Additionally, on versions of Impala prior to 3.0, some of the following issues have regressed since their stated fixed version, or require an unsupported query parameter to activate. For more information, see the Cloudera documentation.
- DECIMAL division returns an incorrect result: IMPALA-6429
- DECIMAL multiply overflows early: IMPALA-4939
- DECIMAL V2 multiply result type: IMPALA-4940
- DECIMAL divide result type: IMPALA-4370
- DECIMAL modulo operator is overflowing: IMPALA-4964
- DECIMAL Error on overflow: IMPALA-5017
- DECIMAL V2 round when casting to/from DECIMAL, part 2: IMPALA-5014
Backwards Compatibility
In 2019.1.0, AtScale introduced support for type DECIMAL(p,s), which includes precision and scale. AtScale support is deprecated for DECIMAL without precision and scale.
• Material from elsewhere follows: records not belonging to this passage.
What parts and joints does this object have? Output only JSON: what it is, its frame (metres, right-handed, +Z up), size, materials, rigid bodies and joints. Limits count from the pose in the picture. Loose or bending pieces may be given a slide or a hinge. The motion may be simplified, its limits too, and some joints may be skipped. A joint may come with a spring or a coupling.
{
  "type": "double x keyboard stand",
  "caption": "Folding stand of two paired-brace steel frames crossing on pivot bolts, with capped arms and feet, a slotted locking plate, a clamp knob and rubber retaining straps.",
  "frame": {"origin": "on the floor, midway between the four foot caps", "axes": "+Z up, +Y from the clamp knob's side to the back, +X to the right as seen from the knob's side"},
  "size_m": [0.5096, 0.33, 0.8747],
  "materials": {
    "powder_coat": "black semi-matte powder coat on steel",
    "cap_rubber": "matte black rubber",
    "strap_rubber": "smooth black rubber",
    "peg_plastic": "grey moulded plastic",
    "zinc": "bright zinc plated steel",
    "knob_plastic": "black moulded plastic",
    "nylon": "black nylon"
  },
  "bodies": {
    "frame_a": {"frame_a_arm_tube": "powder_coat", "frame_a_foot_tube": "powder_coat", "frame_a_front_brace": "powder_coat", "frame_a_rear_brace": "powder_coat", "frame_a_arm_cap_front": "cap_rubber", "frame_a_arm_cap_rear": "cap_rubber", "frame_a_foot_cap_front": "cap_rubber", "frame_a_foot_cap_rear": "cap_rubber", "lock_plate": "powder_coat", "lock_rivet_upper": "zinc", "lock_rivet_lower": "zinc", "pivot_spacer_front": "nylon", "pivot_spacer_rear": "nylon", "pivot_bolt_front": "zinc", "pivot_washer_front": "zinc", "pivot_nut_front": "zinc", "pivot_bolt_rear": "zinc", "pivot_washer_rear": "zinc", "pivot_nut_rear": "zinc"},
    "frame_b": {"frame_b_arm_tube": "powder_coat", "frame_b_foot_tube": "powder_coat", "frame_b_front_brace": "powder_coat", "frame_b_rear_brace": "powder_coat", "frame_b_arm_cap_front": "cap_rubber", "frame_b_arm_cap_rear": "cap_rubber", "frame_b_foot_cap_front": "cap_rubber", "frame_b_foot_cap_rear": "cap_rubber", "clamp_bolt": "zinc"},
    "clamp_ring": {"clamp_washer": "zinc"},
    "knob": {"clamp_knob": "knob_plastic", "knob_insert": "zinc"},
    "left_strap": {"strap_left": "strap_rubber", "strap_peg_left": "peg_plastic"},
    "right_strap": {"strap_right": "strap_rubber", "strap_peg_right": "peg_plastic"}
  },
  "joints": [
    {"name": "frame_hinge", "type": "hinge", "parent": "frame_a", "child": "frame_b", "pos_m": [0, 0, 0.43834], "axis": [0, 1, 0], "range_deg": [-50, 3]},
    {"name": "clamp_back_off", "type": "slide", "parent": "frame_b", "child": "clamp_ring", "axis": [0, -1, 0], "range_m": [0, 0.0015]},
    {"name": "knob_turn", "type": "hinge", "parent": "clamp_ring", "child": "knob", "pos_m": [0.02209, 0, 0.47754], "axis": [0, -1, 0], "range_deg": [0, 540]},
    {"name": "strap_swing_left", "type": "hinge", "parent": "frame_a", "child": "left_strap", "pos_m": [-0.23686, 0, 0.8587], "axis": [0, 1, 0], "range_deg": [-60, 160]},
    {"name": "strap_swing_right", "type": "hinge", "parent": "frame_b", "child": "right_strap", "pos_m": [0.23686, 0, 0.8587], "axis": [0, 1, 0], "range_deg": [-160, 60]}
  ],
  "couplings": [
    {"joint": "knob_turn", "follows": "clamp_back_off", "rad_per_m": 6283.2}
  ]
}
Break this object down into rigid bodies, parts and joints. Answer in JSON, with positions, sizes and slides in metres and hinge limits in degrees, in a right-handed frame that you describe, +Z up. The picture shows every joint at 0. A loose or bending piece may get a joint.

After upgrading AtScale to 2019.1.0 or later, the cube canvas for pre-existing AtScale cubes notifies you of any DECIMAL types without precision and scale that require conversion. AtScale displays warnings at the bottom of the cube canvas if any physical or calculated columns contain DECIMAL types without precision and scale.
To convert in:
- Physical columns: A warning appears in the cube canvas. Select "Fix It" in the warning to refresh the dataset, which fixes all physical columns in the dataset.
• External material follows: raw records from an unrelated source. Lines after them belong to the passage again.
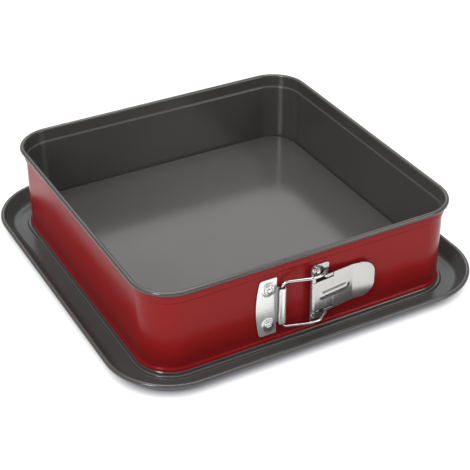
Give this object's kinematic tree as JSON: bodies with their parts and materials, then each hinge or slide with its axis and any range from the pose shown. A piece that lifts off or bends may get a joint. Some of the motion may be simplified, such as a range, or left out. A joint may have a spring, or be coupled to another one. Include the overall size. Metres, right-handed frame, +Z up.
{
  "type": "springform pan",
  "caption": "Square springform baking pan: a split ring wall with an over-centre wire latch, standing on a drip tray base with a raised floor.",
  "frame": {"origin": "centre of the tray's underside, on the table", "axes": "+Z up; the latch is on the -Y side; +X runs to the right along the latch wall, from the catch plate towards the lever's thumb tab"},
  "size_m": [0.288, 0.288, 0.0705],
  "materials": {
    "tray_coating": "dark grey non-stick coating, satin",
    "ring_coating": "deep red satin lacquer outside, dark grey non-stick coating inside",
    "rim_wire": "plain drawn wire",
    "latch_steel": "bright pressed steel",
    "rivet_steel": "plated, slightly dull",
    "bail_wire": "bright drawn wire"
  },
  "bodies": {
    "base": {"base_tray": "tray_coating", "tray_rim_wire": "rim_wire"},
    "ring_fixed": {"ring_fixed_side": "ring_coating", "rim_wire_fixed_side": "rim_wire", "lever_bracket": "latch_steel", "bracket_rivet_upper": "rivet_steel", "bracket_rivet_lower": "rivet_steel", "hinge_pin": "rivet_steel"},
    "ring_free": {"ring_free_side": "ring_coating", "rim_wire_free_side": "rim_wire", "catch_plate": "latch_steel", "catch_rivet_upper": "rivet_steel", "catch_rivet_lower": "rivet_steel"},
    "lever": {"lever": "latch_steel"},
    "bail": {"wire_bail": "bail_wire"}
  },
  "joints": [
    {"name": "ring_lift", "type": "slide", "parent": "base", "child": "ring_fixed", "axis": [0, 0, 1], "range_m": [0, 0.08]},
    {"name": "lever_swing", "type": "hinge", "parent": "ring_fixed", "child": "lever", "pos_m": [-0.0016, -0.1245, 0.0335], "axis": [0, 0, -1], "range_deg": [0, 68]},
    {"name": "ring_spring", "type": "hinge", "parent": "ring_fixed", "child": "ring_free", "pos_m": [-0.1239, 0.0947, 0.0335], "axis": [0, 0, -1], "range_deg": [0, 0.35]},
    {"name": "bail_swing", "type": "hinge", "parent": "lever", "child": "bail", "pos_m": [0.00933, -0.12325, 0.0335], "axis": [0, 0, -1], "range_deg": [-50, 0]}
  ],
  "couplings": [
    {"joint": "ring_spring", "follows": "lever_swing", "ratio": 0.0045},
    {"joint": "bail_swing", "follows": "lever_swing", "ratio": -0.7325}
  ]
}
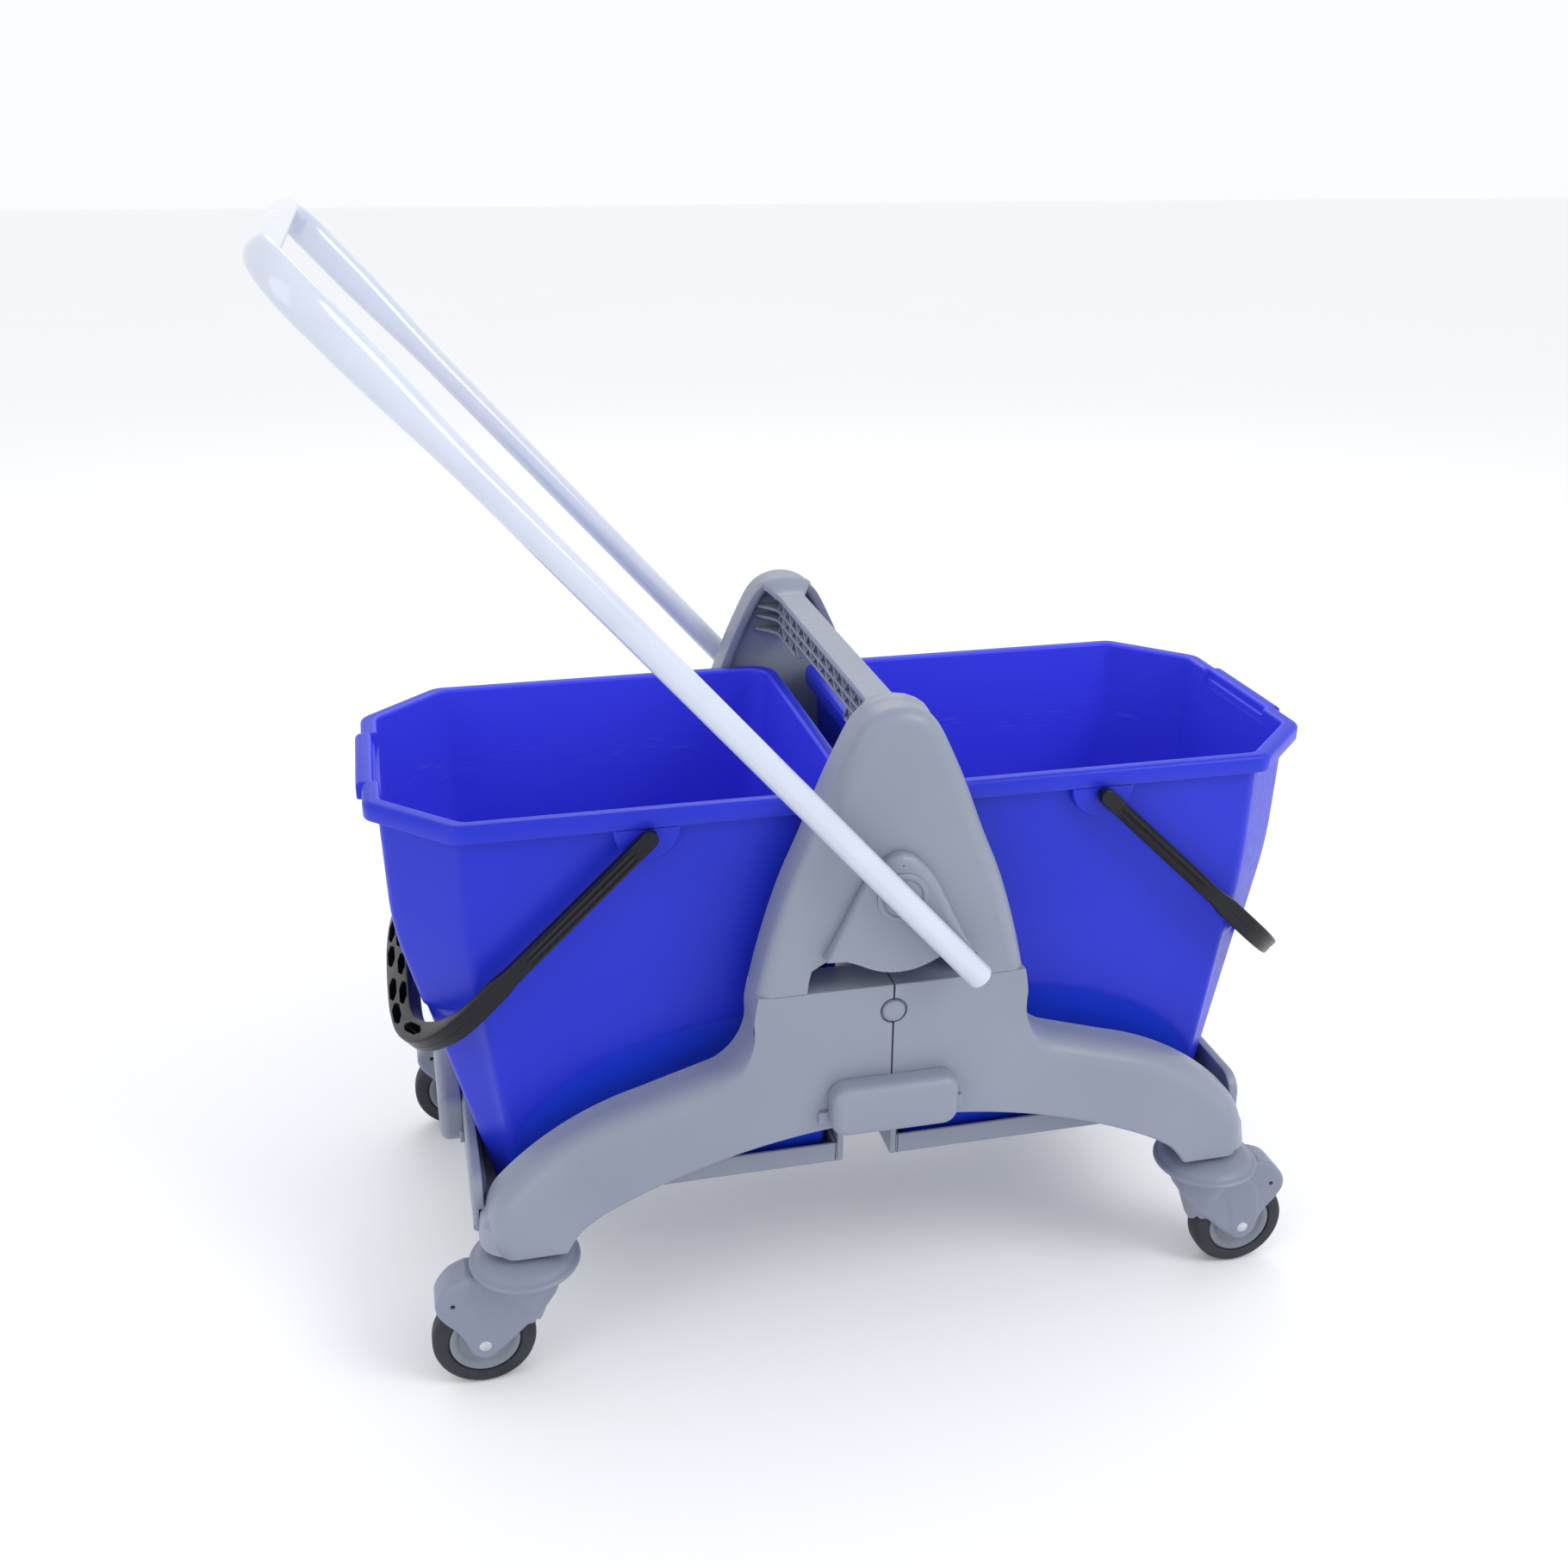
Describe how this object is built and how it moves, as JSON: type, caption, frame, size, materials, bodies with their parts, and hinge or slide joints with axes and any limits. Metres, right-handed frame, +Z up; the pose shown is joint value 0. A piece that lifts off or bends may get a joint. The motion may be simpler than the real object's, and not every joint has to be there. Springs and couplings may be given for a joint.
{
  "type": "twin bucket mop trolley",
  "caption": "Wheeled base with swivel casters that carries lift-out tapered buckets with bails either side of a carrying yoke with a tilting push handle.",
  "frame": {"origin": "on the floor, at the middle of the four caster swivel axes", "axes": "+Z up, +X along the row of buckets towards the right one, -Y towards the near side"},
  "size_m": [0.7861, 0.456, 0.8544],
  "materials": {
    "blue_plastic": "satin moulded polypropylene, saturated blue",
    "grey_plastic": "satin moulded polypropylene, bluish mid grey",
    "hub_plastic": "smooth moulded nylon, grey",
    "black_plastic": "satin moulded plastic, black",
    "handle_coat": "glossy coated tube, bluish white",
    "steel": "zinc plated",
    "tyre": "matt black tread"
  },
  "bodies": {
    "frame": {"base_half_left": "grey_plastic", "base_half_right": "grey_plastic", "floor_tray_left": "grey_plastic", "floor_tray_right": "grey_plastic", "seam_block_near": "grey_plastic", "seam_block_far": "grey_plastic", "end_block_left": "grey_plastic", "end_block_right": "grey_plastic", "seam_plug_near": "grey_plastic", "seam_plug_far": "grey_plastic", "yoke": "grey_plastic", "hub_cover_near": "grey_plastic", "hub_cover_far": "grey_plastic", "caster_stem_near_left": "steel", "caster_stem_near_right": "steel", "caster_stem_far_left": "steel", "caster_stem_far_right": "steel"},
    "handle": {"handle_tube": "handle_coat", "handle_end_caps": "handle_coat", "pivot_pin_near": "steel", "pivot_disc_near": "grey_plastic", "pivot_clip_near": "steel", "pivot_pin_far": "steel", "pivot_disc_far": "grey_plastic", "pivot_clip_far": "steel"},
    "left_bucket": {"bucket_left": "blue_plastic"},
    "right_bucket": {"bucket_right": "blue_plastic"},
    "left_bail": {"bail_left": "black_plastic"},
    "right_bail": {"bail_right": "black_plastic"},
    "swivel_near_left": {"caster_disc_near_left": "grey_plastic", "caster_fork_near_left": "grey_plastic", "axle_near_left": "steel"},
    "wheel_near_left": {"wheel_hub_near_left": "hub_plastic", "tyre_near_left": "tyre"},
    "swivel_near_right": {"caster_disc_near_right": "grey_plastic", "caster_fork_near_right": "grey_plastic", "axle_near_right": "steel"},
    "wheel_near_right": {"wheel_hub_near_right": "hub_plastic", "tyre_near_right": "tyre"},
    "swivel_far_left": {"caster_disc_far_left": "grey_plastic", "caster_fork_far_left": "grey_plastic", "axle_far_left": "steel"},
    "wheel_far_left": {"wheel_hub_far_left": "hub_plastic", "tyre_far_left": "tyre"},
    "swivel_far_right": {"caster_disc_far_right": "grey_plastic", "caster_fork_far_right": "grey_plastic", "axle_far_right": "steel"},
    "wheel_far_right": {"wheel_hub_far_right": "hub_plastic", "tyre_far_right": "tyre"}
  },
  "joints": [
    {"name": "handle_tilt", "type": "hinge", "parent": "frame", "child": "handle", "pos_m": [0, 0, 0.395], "axis": [0, 1, 0], "range_deg": [0, 83]},
    {"name": "left_bucket_lift", "type": "slide", "parent": "frame", "child": "left_bucket", "axis": [0, 0, 1], "range_m": [0, 0.41]},
    {"name": "right_bucket_lift", "type": "slide", "parent": "frame", "child": "right_bucket", "axis": [0, 0, 1], "range_m": [0, 0.41]},
    {"name": "left_bail_swing", "type": "hinge", "parent": "left_bucket", "child": "left_bail", "pos_m": [-0.176, 0, 0.438], "axis": [0, 1, 0], "range_deg": [0, 133]},
    {"name": "right_bail_swing", "type": "hinge", "parent": "right_bucket", "child": "right_bail", "pos_m": [0.176, 0, 0.438], "axis": [0, -1, 0], "range_deg": [0, 133]},
    {"name": "swivel_turn_near_left", "type": "hinge", "parent": "frame", "child": "swivel_near_left", "pos_m": [-0.284, -0.179, 0.1], "axis": [0, 0, 1], "continuous": true},
    {"name": "wheel_roll_near_left", "type": "hinge", "parent": "swivel_near_left", "child": "wheel_near_left", "pos_m": [-0.319, -0.179, 0.04], "axis": [0, 1, 0], "continuous": true},
    {"name": "swivel_turn_near_right", "type": "hinge", "parent": "frame", "child": "swivel_near_right", "pos_m": [0.284, -0.179, 0.1], "axis": [0, 0, 1], "continuous": true},
    {"name": "wheel_roll_near_right", "type": "hinge", "parent": "swivel_near_right", "child": "wheel_near_right", "pos_m": [0.319, -0.179, 0.04], "axis": [0, 1, 0], "continuous": true},
    {"name": "swivel_turn_far_left", "type": "hinge", "parent": "frame", "child": "swivel_far_left", "pos_m": [-0.284, 0.179, 0.1], "axis": [0, 0, 1], "continuous": true},
    {"name": "wheel_roll_far_left", "type": "hinge", "parent": "swivel_far_left", "child": "wheel_far_left", "pos_m": [-0.319, 0.179, 0.04], "axis": [0, 1, 0], "continuous": true},
    {"name": "swivel_turn_far_right", "type": "hinge", "parent": "frame", "child": "swivel_far_right", "pos_m": [0.284, 0.179, 0.1], "axis": [0, 0, 1], "continuous": true},
    {"name": "wheel_roll_far_right", "type": "hinge", "parent": "swivel_far_right", "child": "wheel_far_right", "pos_m": [0.319, 0.179, 0.04], "axis": [0, 1, 0], "continuous": true}
  ]
}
- Calculated columns: A warning appears in the cube canvas for each calculated column using an unsupported DECIMAL type. For each warning, select "Fix It" in the warning to open the calculated column dialog and update the DECIMAL expression with the correct precision and scale. Select "Test" to retest the calculated column, then select "Fix."
After fixing all DECIMAL types, republish the cube.